Sonoma County homebuyers, renters strained as housing costs soar
Eight unprecedented years of meager home construction continued in 2016 to take their toll on Sonoma County residents seeking a place to live.
First-time homebuyers lamented that rising values made it increasingly difficult to find properties in their price range. Prospective renters, meanwhile, once more found themselves running a gauntlet of fierce competition, sky-high rents and stringent qualifying criteria.
In searching for a rental, too often “you’re going to be one of a minimum of 100 other applicants,” said Kate Miller. Her family spent most of the year searching for a new rental and spent 15 days in a hotel this month before landing an apartment in east Santa Rosa.

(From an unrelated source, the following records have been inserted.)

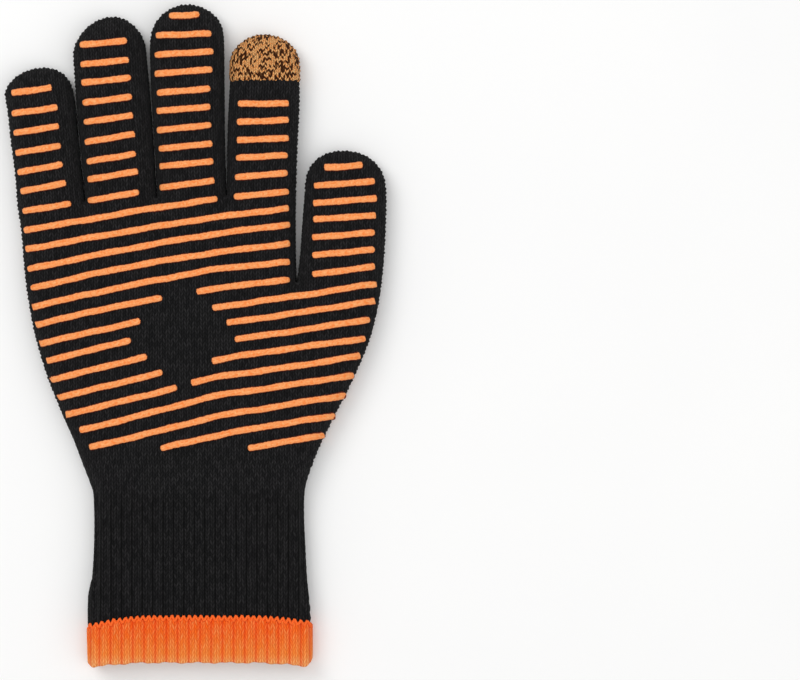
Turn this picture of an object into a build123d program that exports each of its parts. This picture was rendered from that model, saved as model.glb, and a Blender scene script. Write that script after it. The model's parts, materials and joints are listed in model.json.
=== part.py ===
from build123d import *
import os
from math import sin, cos, tan, radians, hypot, atan2, degrees

os.makedirs("parts", exist_ok=True)

# ---------------------------------------------------------------- dimensions (mm)
T = 12.0            # thickness of the knitted glove lying flat, without the grip bars
BAR_T = 0.6         # height of a silicone grip bar above the knit
BAR_W = 2.45        # width of a grip bar
Z0 = BAR_T          # underside of the knit (the back bars stand on z = 0)
Z1 = Z0 + T         # top of the knit
WALL = 1.5          # outer knit
GAP = 0.1           # between outer knit and liner
LINER = 1.3         # cotton liner
ROUND = 4.0         # rounding of the flat tube's edges
HINGE_DROP = 1.8    # fold axis below the palm side of the knit
ZH = Z1 - HINGE_DROP
CLR = 0.25          # half gap between neighbouring bodies at a fold axis

WRIST_Y = -65.4     # wrist fold
ZW = Z0 + T / 2
CUFF_END_Y = -117.6
HEM_END_Y = -138.5
CUFF_WALL = 1.5
CUFF_GAP = 0.7      # room for the inlaid elastic threads
CUFF_LINER = 1.2
HEM_EXTRA = 0.6     # the hem is knitted double and stands proud of the cuff

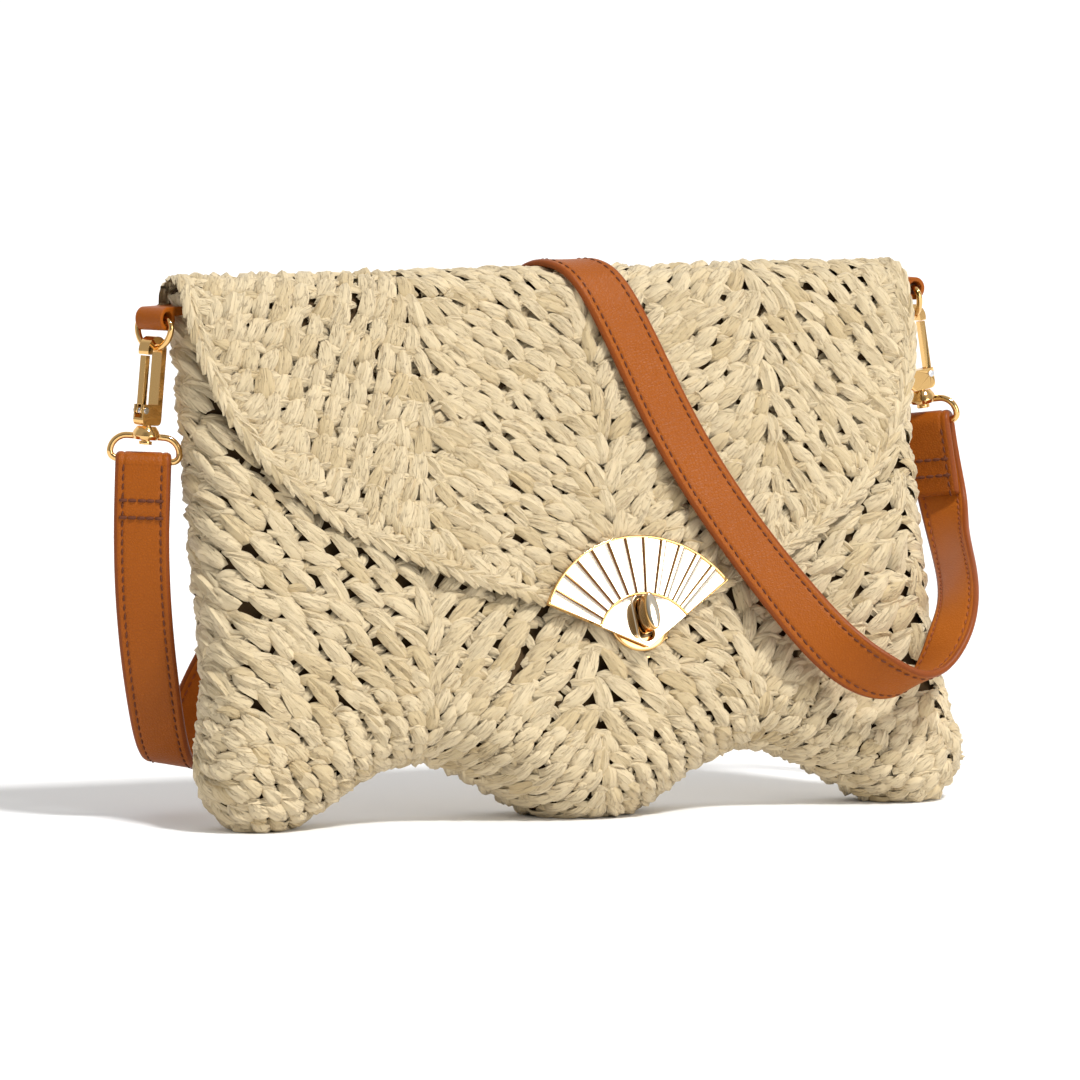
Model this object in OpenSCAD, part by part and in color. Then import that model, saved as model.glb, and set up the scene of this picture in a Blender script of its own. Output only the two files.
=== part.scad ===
// Crocheted raffia crossbody purse with a fan turn-lock and a clip-on leather strap.
// The bag stands on the flat of its lobes and leans back; -Y is its front.

/* [Bag] */
// Width across the sides
bag_w = 284; // [250:2:320]
// Height of the body along its own plane
bag_h = 197.5; // [180:0.5:220]
// Depth at the lobes
belly_d = 46; // [40:1:56]
// Depth at the top edge
top_d = 24; // [20:1:30]
// Thickness of the crocheted wall
wall_t = 4; // [3:0.5:5]
// Thickness of the fabric lining
lining_t = 1; // [0.6:0.2:1.4]
// Backward lean of the standing bag, in degrees
lean = 14; // [8:1:16]

/* [Lobes] */
// Distance between the middles of neighbouring lobes
lobe_pitch = 125; // [115:1:130]
// Height of the arches between the lobes
arch_h = 26; // [18:1:32]
// How far each outer lobe stands out past the side
foot_flare = 9; // [4:1:12]

/* [Flap] */
// Thickness of the crocheted flap
flap_t = 4; // [3:0.5:5]
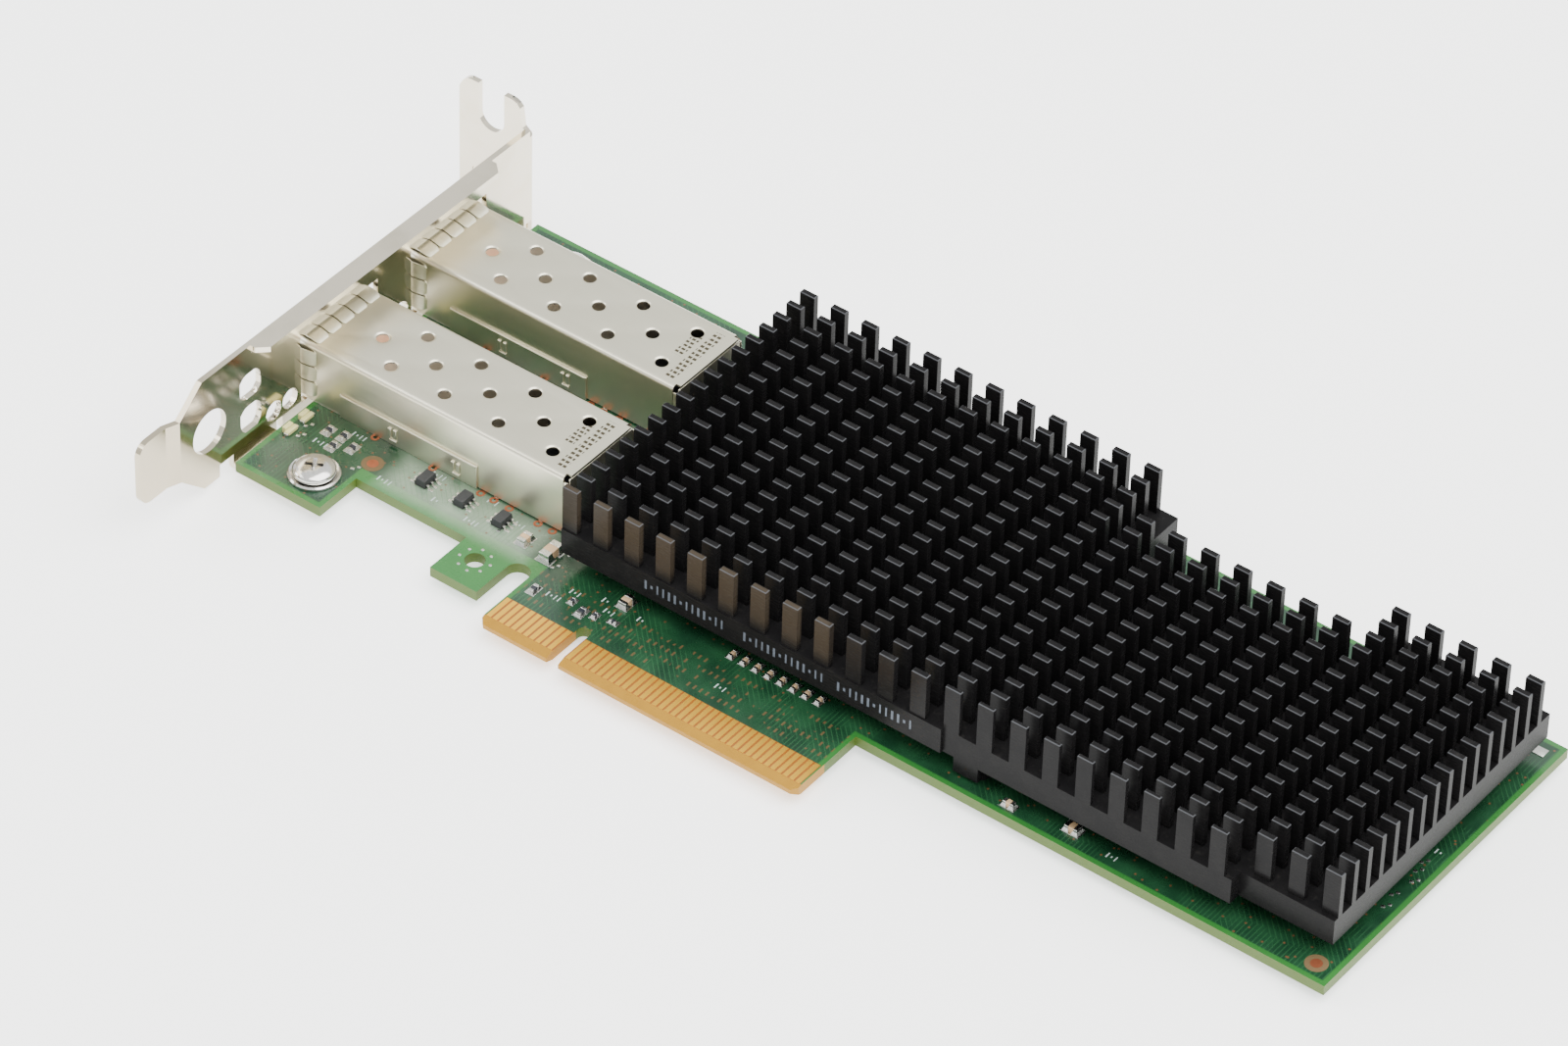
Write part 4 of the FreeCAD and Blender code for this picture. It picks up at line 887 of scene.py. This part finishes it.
def build_bracket_screws(material):
    """Pan heads with a rounded crown and a cross recess, on plain shanks."""
    node = "bracket_screws"
    bottom, top = low(node).z, high(node).z - HEAD_LOWERED
    seat = high("bracket_screw_washers").z
    rim = seat + HEAD_RIM
    profile = [(0, bottom), (SHANK_RADIUS - 0.35, bottom), (SHANK_RADIUS, bottom + 0.35),
               (SHANK_RADIUS, seat), (HEAD_RADIUS - TURNED_BREAK, seat),
               (HEAD_RADIUS, seat + TURNED_BREAK)]
    for step in range(CROWN_STEPS):
        turn = step / CROWN_STEPS * math.pi / 2
        profile.append((HEAD_FLAT + (HEAD_RADIUS - HEAD_FLAT) * math.cos(turn),
                        rim + (top - rim) * math.sin(turn)))
    profile += [(HEAD_FLAT, top), (0.0, top)]
    shape = bmesh.new()
    for centre in middles(node):
        turned(shape, centre, profile)
    piece = publish(shape, "bracket_pan_screws", material, "screw_steel", node, smooth=40)
    cut_cross_recess(piece, middles(node), top)
    return piece


def cut_cross_recess(piece, centres, top):
    """Takes a cross out of each head, tapered towards its foot."""
    slot = (3.3, 0.75, 1.9)
    raised, turned_by, taper = 0.15, 0.5, 0.45
    shape = bmesh.new()
    for centre in centres:
        for turn in (turned_by, turned_by + math.pi / 2):
            made = add_block(shape, (centre.x, centre.y, top - raised), slot, turn)
            for vert in made:
                if vert.co.z < top - raised:
                    vert.co.x = centre.x + (vert.co.x - centre.x) * taper
                    vert.co.y = centre.y + (vert.co.y - centre.y) * taper
    cutter = as_object(shape, "cross_cutter")
    cut = piece.modifiers.new("recess", "BOOLEAN")
    cut.operation = "DIFFERENCE"
    cut.solver = "EXACT"
    cut.use_self = True
    cut.object = cutter
    bpy.context.view_layer.update()
    cleaned = piece.evaluated_get(bpy.context.evaluated_depsgraph_get())
    piece.data = bpy.data.meshes.new_from_object(cleaned)
    piece.modifiers.clear()
    piece.data.set_sharp_from_angle(angle=math.radians(40))
    bpy.data.objects.remove(cutter)


def build_washers(material):
    """Washers with a raised lip round their upper edge."""
    node = "bracket_screw_washers"
    bottom, top = low(node).z, high(node).z
    outer, inner = 3.58, 1.5
    lip, slope = 0.2, 0.25
    floor = top - TURNED_BREAK
    profile = [(inner, bottom), (outer - TURNED_BREAK, bottom), (outer, bottom + TURNED_BREAK),
               (outer, top - lip), (outer - lip, top), (outer - lip - slope, floor),
               (inner, floor), (inner, bottom)]
    shape = bmesh.new()
    for centre in middles(node):
        turned(shape, centre, profile)
    return publish(shape, "bracket_washers", material, "screw_steel", node, smooth=40)


# ------------------------------------------------------------------ heatsink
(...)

After the long construction drought, home builders this year did increase activity, but not as much as officials first expected.
In response to the housing crisis, local officials began to take action in 2016. A significant step came in August, when Santa Rosa became the first local city to impose rent control, a decision that came in a split City Council vote over the objection of real estate interests.
Rent control opponents in September turned in enough voter signatures to force a citywide referendum on the matter. The future of the city’s rent control law - now suspended - could be up to voters in June.
‘Build, baby, build’
The new year is also expected to include efforts by city and county governments to turn ambitious housing goals into actual new units. The results remain to be seen. But given the decades-long battles here to restrict growth, it can feel striking to hear normally progressive officials sound the call for more development.
“Build, baby, build,” county Supervisor Shirlee Zane chanted at a recent housing summit, voicing what she says will be her motto for 2017. Housing represents an urgent need in the community, she said.
“People are suffering,” said Zane, whose district includes Santa Rosa, “and it’s our job as political leaders to do something about it.”
When a national housing bubble burst in 2008, home values crashed and demand for new homes tumbled. Housing construction plummeted and stayed at levels not seen in the county for at least four decades.
From 2000 to 2008, the county added 16,000 people and nearly 18,000 houses, apartments and condominiums, according to the state Department of Finance. In the next eight years ending in January of 2016, the county’s population grew by 27,000, but builders added only 6,300 housing units.
Low inventory
In the early years of the downturn, homebuyers turned from purchasing new houses and instead snapped up a wave of foreclosures and short sales, the latter being properties sold for less than the amount owed on the mortgage.
In 2009, such financially distressed properties accounted for over half of all single-family homes sold in the county.
But the number of distressed properties on the market has significantly declined in the past three years. To date this year, they accounted for just 4 percent of all single-family sales.
That decline is one reason why the number of homes being listed for sale in 2016 was at its lowest level in at least seven years. It also helps explain why the county housing market ended November with roughly a 1.6-month supply of available homes, a level considered a sign of a seller’s market.
“We’re just not seeing the inventory,” said Mike Kelly, an agent with Keller Williams Realty in Santa Rosa. “And hence, we’re not seeing the sales.”
Meanwhile, rising home prices have reduced the number of potential buyers. The county’s median home price hit a record $619,000 in August 2005, tumbled to a low of $305,000 in February 2009, and by last month had risen back to $575,000.
Priced out
As prices have rebounded, first-time homebuyers say it has become hard to find anything in their price range, typically $500,000 or less. Only about a quarter of county households today can afford to purchase a median-priced home here, according to the California Association of Realtors.
Some do find success. Jonathan Garza, a registered nurse, had been looking about six months when he saw a four-bedroom, two-bath home come on the market on Cambiaso Place in Santa Rosa’s Rincon Valley. He called his real estate agent at noon to arrange a look, and by 9 p.m. the owners had accepted his offer of $509,000.
“The stars aligned,” said Garza, who had one previous offer rejected. But here was a case where the sellers were looking to close quickly in order to buy another home, and no one else had yet made an offer on the home.
Belinda Andrews, a broker associate for Century 21 in Santa Rosa, said Garza succeeded because he was willing to swiftly make his best offer.